Phys-ed and athletics are now run as separate programs. In fact, some schools such as St. Francis Xavier High have created sports-specific academies and institutes, where elite athletes can compete against each other instead of against students with less aptitude, making sport a more positive experience for all involved.
“In years gone by, a school’s athletic director used to also be a physical education teacher and would run whatever sport was going at that point in time in physical education classes to see which children had a good aptitude for that particular sport,” Morgan explains.
Those students would then be encouraged to play that sport on the school team.
More and more, the phys-ed curriculum is aiming to wholly encompass the student and develop the whole child intellectually, physically, socially, spiritually and emotionally, says Cheryl Shinkaruk, Edmonton Catholic Schools’ wellness, physical education and health consultant.
The approach is bolstered by the fact that 26 per cent of young Canadians aged two to 17 are overweight or obese, compared with 12 per cent three decades ago.
“A lot of parents now are becoming concerned through the media and through health studies that show a lot of children don’t have enough physical activity,” Morgan says.
Concern about the impact of a sedentary society and the ever-expanding obesity epidemic on the health and wellness of the general population prompted Alberta Education in September 2005 to mandate that students in grades 1 to 9 get 30 minutes of daily physical activity.
“I think we’re definitely moving in the right direction,” says Shinkaruk. “Yes, academics is important, but I think students need that physical activity involvement in their high school years to be able to address their own mental wellness, anxieties and stress.”
Making phys-ed mandatory in high school sends the message that being physically active is important and hopefully inspires students to embrace a healthy lifestyle after graduation, she adds.
Finally, physical education is considered as important to the education of a student as academic studies, not just a mental break from reading, writing and arithmetic. In fact, a growing body of research, including a 2006 study of grades 5, 7 and 9 students in California, finds students who are physically healthier do better in school.
Photos housed in the Edmonton Public Schools’ Archives and Museum, dating back 100 years, show physical activity has been a part of education about as long as schools have been in existence. But its purpose has changed over the years.

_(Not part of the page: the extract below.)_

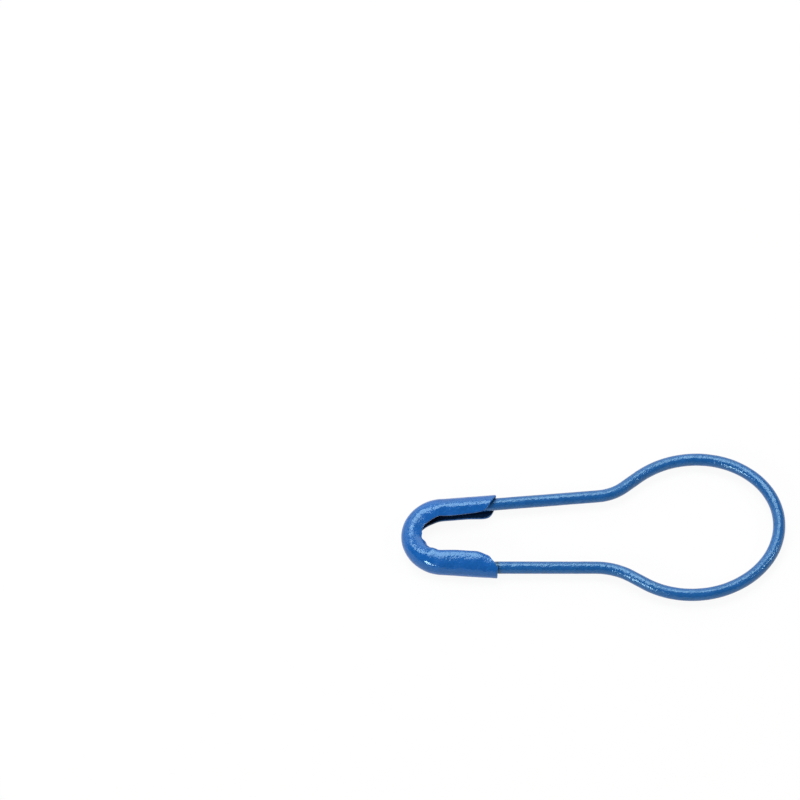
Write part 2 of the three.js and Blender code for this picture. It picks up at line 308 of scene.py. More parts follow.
def resample(line, stations):
    """Points at these distances along a line, with the direction to the left of its travel."""
    line = np.array(line)
    lengths = np.hypot(*np.diff(line, axis=0).T)
    line = line[np.r_[True, lengths > SAME_POINT]]
    lengths = lengths[lengths > SAME_POINT]
    at = np.r_[0, np.cumsum(lengths)]
    along = np.diff(line, axis=0) / lengths[:, None]
    middles = (at[:-1] + at[1:]) / 2
    points = np.stack([np.interp(stations, at, line[:, i]) for i in (0, 1)], 1)
    travel = np.stack([np.interp(stations, middles, along[:, i]) for i in (0, 1)], 1)
    travel /= np.hypot(*travel.T)[:, None]
    return points, np.stack([-travel[:, 1], travel[:, 0]], 1)


def length_of(line):
    return float(np.hypot(*np.diff(np.array(line), axis=0).T).sum())


def needle_point():
    """Where the needle's line ends, a gap short of the inside of the crown."""
    ahead = leaning(-1, LEG_LEAN)
    level = on_leg(-1, CROWN_CENTRE[1])
    from_centre = level - CROWN_CENTRE
    nearest = from_centre @ ahead
    inside = CROWN_RADIUS - SHEET
    reach = math.sqrt(nearest**2 - from_centre @ from_centre + inside**2) - nearest
    return level + ahead * (reach - NEEDLE_END_GAP)


def wire_line():
    """The whole wire's centreline, from the blunt end in the clasp, round the loop, to the point."""
    down = leaning(1, CRIMP_ARM_LEAN)
    seat = crimp_spine_end + xy(down[1], -down[0]) * CRIMP_HALF_HEIGHT
    bend = crossing(on_leg(1, 0), leaning(1, LEG_LEAN), seat, down)
    blunt_end = seat + down * BLUNT_END_DEPTH
    right, left = shoulder_angle_on_loop(1), shoulder_angle_on_loop(-1)
    left += 2 * math.pi if left < right else 0
    fixed = rounded([blunt_end, bend, neck_corner(1), on_loop(right)], [CRIMP_BEND_RADIUS, NECK_RADIUS[1]])
    loop = [on_loop(a) for a in np.linspace(right, left, LOOP_POINTS)]
    needle = rounded([on_loop(left), neck_corner(-1), needle_point()], [NECK_RADIUS[-1]])
    return fixed + loop[1:-1] + needle


def spine_line():
    """The outside of the clasp's spine, from the needle arm's end to the crimped arm's end."""
    crown = arc(CROWN_CENTRE, CROWN_RADIUS, math.pi + LEG_LEAN, math.pi - LEG_LEAN - CRIMP_ARM_LEAN)
    return [needle_spine_end] + crown + [crimp_spine_end]


# Meshes


def all_round(values, count):
    """Each station's value, the same all round it."""
    return np.repeat(values[:, None], count, 1)


def value_noise(points, fineness, seed):
    """Smooth noise from about -1 to 1 at each point."""
    shift = Vector([seed * s for s in NOISE_SHIFT])
    flat = points.reshape(-1, 3) * np.array(fineness)
    return np.array([noise.noise(Vector(p) + shift) for p in flat]).reshape(points.shape[:-1])


def unevenness(points, layers):
    return sum(height * value_noise(points, fineness, seed) for height, fineness, seed in layers)


def placed(at, left, sideways, height):
    """Points in the part's frame, so far to the left of a line and so far above the wire's centre."""
    points = np.empty(sideways.shape + (3,))
    points[..., 0] = at[:, None, 0] + sideways * left[:, None, 0]
    points[..., 1] = at[:, None, 1] + sideways * left[:, None, 1] - OUTLINE_MIDDLE
    points[..., 2] = np.maximum(0, WIRE_HEIGHT + height)
    return points


def lofted(name, rings, close_ends):
    """A closed mesh through rings of points in millimetres. close_ends lists its end faces."""
    count, around = rings.shape[:2]
    index = np.arange(count * around).reshape(count, around)
    here, ahead = index[:-1], index[1:]
    quads = np.stack([here, np.roll(here, -1, 1), np.roll(ahead, -1, 1), ahead], -1).reshape(-1, 4)
    faces = quads.tolist() + close_ends(index)
    mesh = bpy.data.meshes.new(name)
    mesh.from_pydata((rings.reshape(-1, 3) * MM).tolist(), [], faces)
    mesh.validate()
    mesh.shade_smooth()
    piece = bpy.data.objects.new(name, mesh)
    bpy.context.scene.collection.objects.link(piece)
    return piece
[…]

During the First World War, physed in Edmonton schools was guided by a cadet instructor, so it had a lot in common with cadet training, especially for boys. Students marched and did military drills along with track and field, basketball and hockey. The objective, according to a souvenir school pamphlet, was to correct physical defects through movement, promote grace and muscular development and to teach discipline and prompt obedience.
“It is generally recognized that the work in physical training has … made the work of the teachers with regard (to discipline) comparatively easy.”
In 1922, Department of Education guidelines said students in grades 1 to 8 should have 80 minutes of physical activity a week, preferably outside, weather permitting. Suggested activities included dodge ball, relay races and games with names like Run Rabbit Run and Brownies and Fairies.
By 1951, students in grades 1 to 3 were supposed to have 20 minutes of physical education every day. Walking with correct posture, light leaping and skipping and animal imitations were examples of encouraged activities.
High school boys had a wide choice of physical activities to choose from, including wrestling and gymnastics. Girls had less to choose from — gymnastics, basketball and volleyball mostly — and government guidelines suggested they shouldn’t be worked as hard as the boys.
In the 1960s, phys-ed teachers started pushing for larger school gyms and more space. It was a tough sell for more money at a time when many school principals didn’t consider phys-ed as important as the core subjects. Those principals were probably not good at athletics as kids, suggests Morgan, who says principals who were good at phys-ed as kids were more likely to value it in their schools.
A more modern approach to physical activity and a start to de-emphasizing competition emerged in the 1970s. Faculty of physical education staff at the University of Alberta weighed in on the issue in a letter to the Edmonton public school board in September 1974.
The letter noted the concerns of parents about the questionable value of school physical education being compulsory to Grade 10.
At the junior and senior high level, “programs are oriented toward leisure time activities today much more than toward the traditional competitive sport program that emerged from the ‘games’ orientation of British schools,” and alienated students not among the “sport” elite, the letter said.
“Regular, vigorous exercise enhances the quality of life by increasing the physical capacity of an individual for work and for play.”
As for compelling students to take physical education, no one likes to be forced to do anything, the U of A letter writers noted, but “members of society charged with the responsibility of established educational programs have said that certain types of learning experiences are important for the preservation of society as a whole.”
Almost 40 years later, that still appears to be the case.